Today’s email brought this from someone recently returned from a cruise along the coasts of New England and Canada:
I think I heard at least two, maybe three, of the Canadian tour guides make comments regarding global warming. They are fully convinced that it is happening and that it is having a drastic effect on sea levels. They commented about eighteenth-century ship-tying rings that are now three feet underwater. They mentioned storm surges that are higher lately than they have ever seen before. They talked about winters being milder recently. Then they would say something like, “Global warming is not a theory; it’s a fact.” Not wishing to cause controversy nor having a lot of facts at my disposal, I did not say anything. I thought I would let you know this. Do you get regular feedback from Canada? Do the people there generally think that global warming is a reality?
Thinking it might be helpful to more than just my correspondent, I decided to share that response here.
We do hear fairly regularly from various people in Canada, and the range of thinking there fairly closely reflects that here in the States, though perhaps leaning a bit more to the alarmist side. Appropriate responses to some of the things they mentioned about global warming:
- “it is happening”—yes, it certainly is. And it has been since about the late 1700s (coming out of the Little Ice Age). And almost all the “global warming skeptics” I know even agree that, since around 1960 anyway, human emissions of greenhouse gases might have contributed significantly, maybe even majority, to the warming. But pre-1960 it’s extremely unlikely that human activity contributed, and even post-1960 it’s impossible to determine the balance of human versus natural warming.
- “eighteenth-century ship-tying rings that are now three feet underwater”—entirely consistent with the long-term sea-level rise rate of a little over a foot per century, stretching back thousands of years, showing no acceleration since human emissions of greenhouse gases reached rates that could conceivably contribute significantly to global warming.
- “storm surges that are higher lately”—That’s probably an overwhelmingly subjective notion, because hard data on storm surges before about the last 60 to 80 years, and surely before 1900, are extremely difficult to come by. But, yes, of course, as SL rises, storm surges will rise with it. But the added height of storm surge attributable to SLR since about 1960 (about 2.4 inches of SLR) is probably on the order of a few percent—10% would be generous. So that means that a storm surge that would have been, before 1960, 20 feet, rises to 20 feet plus about 10% of 2.4 inches, or 20 feet plus 0.24 inches, which frankly isn’t going to make a hill of beans of difference in damage done.
- “winters being milder recently”—in some places, yes, in others, no; in some years, yes, in others no. Such hand-waving claims aren’t at all scientific. Science is about numbers, clear measurements.
This month we’re offering just the resource to respond to claims like these, Roger Pielke Jr.’s The Rightful Place of Science: Disasters and Climate Change. I hope you’ll get it. We’ll send it free as our thanks for a donation of any size, while supplies last—just click “Donate,” make your donation of any size, and request it, mentioning Promo Code 1911.
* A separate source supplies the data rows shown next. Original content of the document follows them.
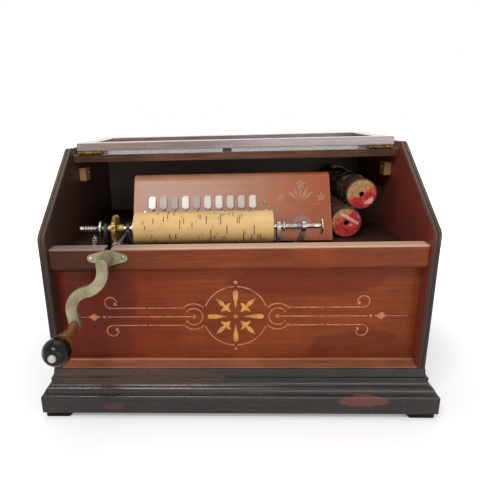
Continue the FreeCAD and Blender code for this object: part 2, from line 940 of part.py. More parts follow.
cut(
    "crank_escutcheon",
    fuse(
        "PlateAndBoss",
        plate_blank,
        rod("Y", (d.crank_x, boss_front, shaft_z), d.boss_reach, d.boss_radius),
    ),
    rod("Y", (d.crank_x, boss_front - 1, shaft_z), d.boss_reach + 2, shaft_bore),
    *[
        rod(
            "Y",
            (d.crank_x + end_x * side, plate_front - 1, shaft_z),
            d.plate_thickness + 2,
            screw_hole,
        )
        for side in SIDES
    ],
)

# The worm is one thread on the crank shaft, in mesh with the wheel above it
tooth_pitch = d.wheel_pitch_radius * (2 * math.pi / WHEEL_TEETH)
thread_start = cob_y - tooth_pitch * 3.25


def worm_thread():
    pitch = tooth_pitch.number
    core = d.worm_core_radius.number - 0.3
    tip = d.worm_tip_radius.number
    root_half = d.thread_root_width.number / 2
    tip_half = d.thread_tip_width.number / 2
    helix = Part.makeHelix(pitch, pitch * THREAD_TURNS, core)
    section = Part.makePolygon(
        [
            Vector(core, 0, -root_half),
            Vector(tip, 0, -tip_half),
            Vector(tip, 0, tip_half),
            Vector(core, 0, root_half),
            Vector(core, 0, -root_half),
        ]
    )
    return swept(helix.Edges, section, frenet=True)


thread = solid_piece("Thread", worm_thread())
place(thread, d.crank_x, thread_start, shaft_z, "X", -90)
worm_start = cob_y - d.worm_length / 2
cut(
    "worm",
    fuse(
        "WormBlank",
        rod("Y", (d.crank_x, worm_start, shaft_z), d.worm_length, d.worm_core_radius),
        thread,
    ),
    rod("Y", (d.crank_x, worm_start - 1, shaft_z), d.worm_length + 2, d.shaft_radius),
)


def toothed_disc():
    """The wheel's outline, with one tooth pointing straight down."""
    points = []
    for tooth in range(WHEEL_TEETH):
        middle = 2 * math.pi * tooth / WHEEL_TEETH
        for radius, width, side in (
            (d.wheel_root_radius, d.tooth_root_width, -1),
            (d.wheel_tip_radius, d.tooth_tip_width, -1),
            (d.wheel_tip_radius, d.tooth_tip_width, 1),
            (d.wheel_root_radius, d.tooth_root_width, 1),
        ):
            angle = middle + side * width.number / 2 / radius.number
            points.append(
                Vector(0, radius.number * math.sin(angle), -radius.number * math.cos(angle))
            )
    outline = Part.makePolygon(points + points[:1])
    return Part.Face(outline).extrude(Vector(d.wheel_width.number, 0, 0))


wheel_start = d.crank_x - d.wheel_width / 2
wheel_blank = solid_piece("WheelBlank", toothed_disc())
place(wheel_blank, wheel_start, cob_y, cob_z)
hub_start = d.crank_x - d.wheel_hub_left
hub_width = d.wheel_hub_left + d.wheel_hub_right
cut(
    "worm_wheel",
    fuse(
        "WheelAndHub",
        wheel_blank,
        rod("X", (hub_start, cob_y, cob_z), hub_width, d.wheel_hub_radius),
    ),
    rod("X", (hub_start - 1, cob_y, cob_z), hub_width + 2, d.spindle_radius),
)

# The crank arm is an S of two arcs between the hub and the handle pin
handle_x = d.crank_x - d.handle_side
handle_z = shaft_z - d.handle_drop


def arm_sweep():
    hub = Vector(d.crank_x.number, 0, shaft_z.number)
    end = Vector(handle_x.number, 0, handle_z.number)
    neck = hub - Vector(0, 0, d.arm_neck.number)
    tail = end + Vector(-d.arm_kick.number, 0, d.arm_tail.number)
    down = Vector(0, 0, -1)
    edges = [Part.LineSegment(hub, neck).toShape()]
    edges += biarc(neck, down, tail, end - tail)
    edges.append(Part.LineSegment(tail, end).toShape())
    half = d.arm_width.number / 2
    thick = d.arm_thickness.number
    section = Part.makePolygon(
        [
            hub + Vector(-half, 0, 0),
            hub + Vector(half, 0, 0),
            hub + Vector(half, thick, 0),
            hub + Vector(-half, thick, 0),
            hub + Vector(-half, 0, 0),
        ]
    )
    return swept(edges, section)


arm_bar = place(solid_piece("ArmBar", arm_sweep()), 0, shaft_start, 0)
pin_start = shaft_start - d.grip_gap - d.grip_length - d.ball_length
arm_plate = cut(
    "ArmPlate",
    fuse(
        "ArmBlank",
        arm_bar,
        rod("Y", (d.crank_x, shaft_start, shaft_z), d.hub_length, d.hub_radius),
        rod("Y", (handle_x, shaft_start, handle_z), d.arm_thickness, d.arm_end_radius),
    ),
    rod("Y", (d.crank_x, shaft_seat, shaft_z), d.hub_length, d.shaft_radius),
)
rivet = place(
    doc.addObject("Part::Sphere", "RivetHead"), handle_x, pin_start, handle_z
)
bind(rivet, "Radius", d.rivet_radius)
rivet_room = d.rivet_radius + 1
rivet_x = (handle_x - rivet_room, handle_x + rivet_room)
rivet_z = (handle_z - rivet_room, handle_z + rivet_room)
rivet_cut = box(rivet_x, (pin_start, pin_start + rivet_room), rivet_z)
rivet_end = box(rivet_x, (pin_start - rivet_room, pin_start - d.rivet_height), rivet_z)
fuse(
    "crank_arm",
    arm_plate,
    rod(
        "Y",
        (handle_x, pin_start, handle_z),
        shaft_start + d.arm_thickness - pin_start,
        d.handle_pin_radius,
    ),
    cut("Rivet", rivet, rivet_cut, rivet_end),
)
grip_end = shaft_start - d.grip_gap
handle_bore = d.handle_pin_radius + d.running_gap
grip_outline = [
    (0, handle_bore),
    (0, d.grip_flare_radius),
    (d.grip_tip_length, d.grip_flare_radius - d.grip_tip_slope),
    (d.grip_length - d.grip_bell_length, d.grip_radius),
    (d.grip_length, d.grip_radius + d.grip_bell_flare),
    (d.grip_length, handle_bore),
]
turned("handle_grip", grip_outline, handle_x, grip_end - d.grip_length, handle_z, "Y")
ball_start = grip_end - d.grip_length - d.ball_length
ball_middle = d.ball_length / 2
ball_reach = ball_middle - d.end_play
ball_front = root(d.ball_radius * d.ball_radius - ball_reach * ball_reach)
ball_back = root(d.ball_radius * d.ball_radius - ball_middle * ball_middle)
ball_outline = [
    (d.end_play, handle_bore),
    (d.end_play, ball_front, -d.ball_radius),
    (d.ball_length, ball_back),
    (d.ball_length, handle_bore),
]
turned("handle_ball", ball_outline, handle_x, ball_start, handle_z, "Y")

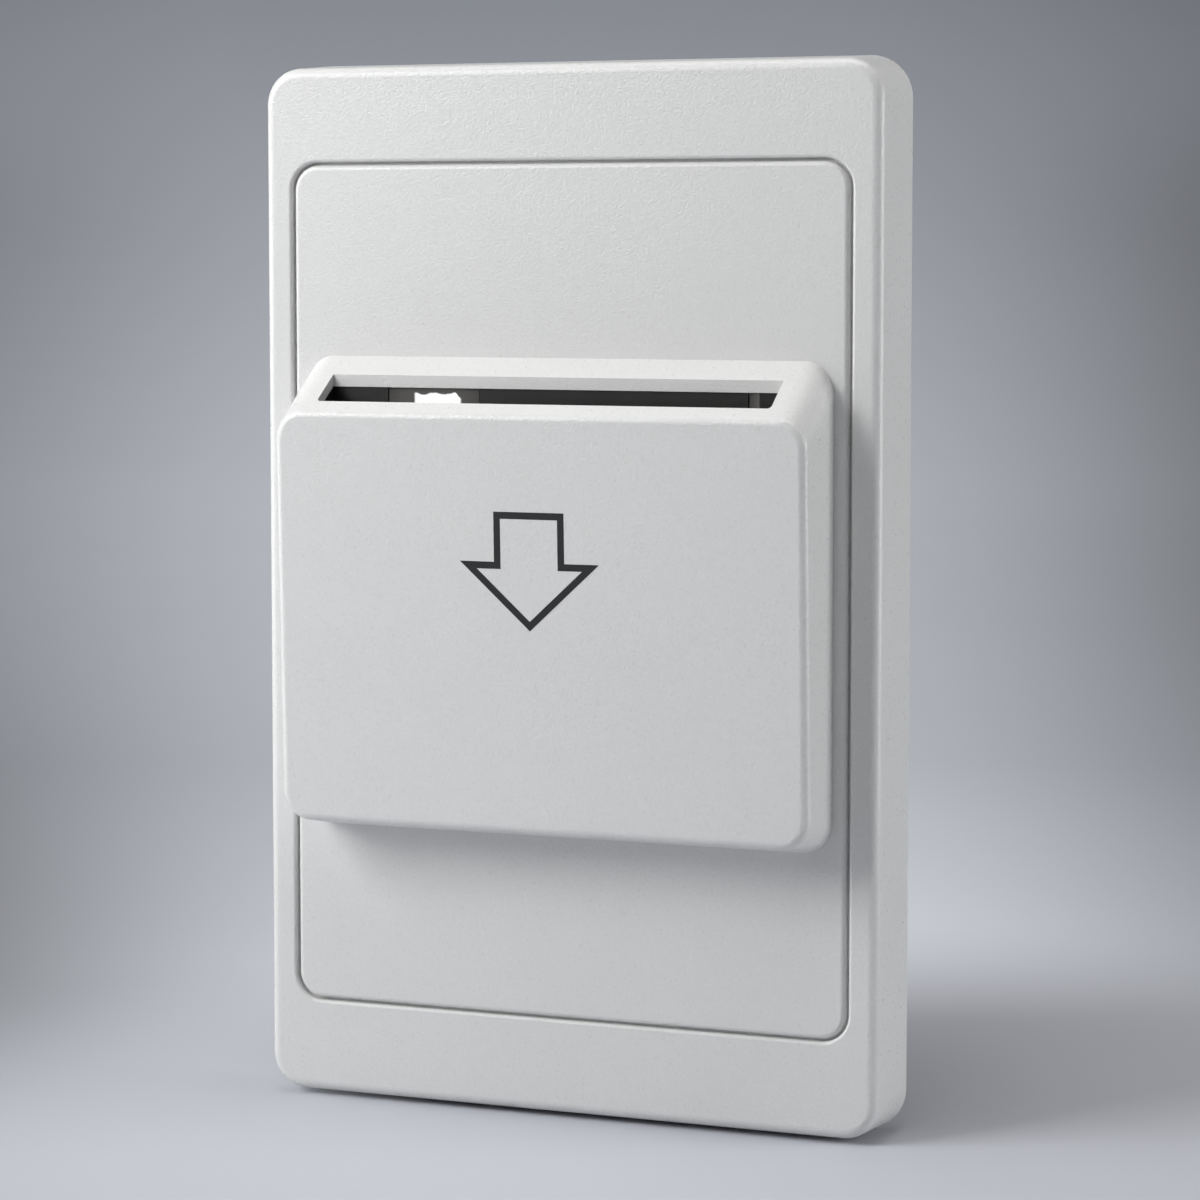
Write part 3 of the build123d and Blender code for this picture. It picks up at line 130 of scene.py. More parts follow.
class CardSwitchFixings(bpy.types.PropertyGroup):
    """Screws, rivets and the lever's spring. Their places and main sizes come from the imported
    solids."""

    plastic_lead: length_of(
        "Coarse thread", 0.9, "Rise of one turn on the screws that bite in plastic"
    )
    machine_lead: length_of("Fine thread", 0.5, "Rise of one turn on the terminal screws")
    cross_width: length_of("Cross width", 0.55, "Width of an arm of the cross recess")
    cross_depth: length_of("Cross depth", 0.95, "Depth of the cross recess in its middle")
    slot_width: length_of("Slot width", 0.7, "Width of the driver slot in a terminal screw")
    slot_depth: length_of("Slot depth", 0.8, "Depth of the driver slot in a terminal screw")
    wire: length_of("Spring wire", 0.4, "Diameter of the lever spring's wire")
    coil: length_of("Spring radius", 1.4, "Radius of the coil, to the middle of its wire")
    pivot_depth: length_of("Pivot depth", 4.6, "How far the lever's pin is in front of the wall")
    pivot_height: length_of("Pivot height", -20.6, "Height of the lever's pin", -60)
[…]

Featured photo by frank mckenna on Unsplash.
E. Calvin Beisner says
A marine geologist who read this article replied to me helpfully by email:
“Your statement that sea level has been rising for thousands of years is not exactly correct. There have been reversals at least since 1500, twice. The oldest sea level records I know of are from the western European coast, from Sweden to Portugal. There are only four records prior to 1800, and the oldest is from Amsterdam. Clearly there was a half-century reversal in the Holocene sea level rise. This is also reflected in Florida maps dating back to 1502. A clear rise occurred between ca. 1710 and 1750, then a drop from 1775 to 1820. Not all of us geologists recognize this fact, but the evidence is quite convincing. The Little Ice Age actually occurred over and over again from the 1300s to the 1800s, each one in the last half of the century, with a warming trend in the early half.”
My thanks to him for the clarification. My point wasn’t that the rise had been uninterrupted but that it’s been the long-term (technically secular–from start to end of a given period) trend. I should have made that explicit.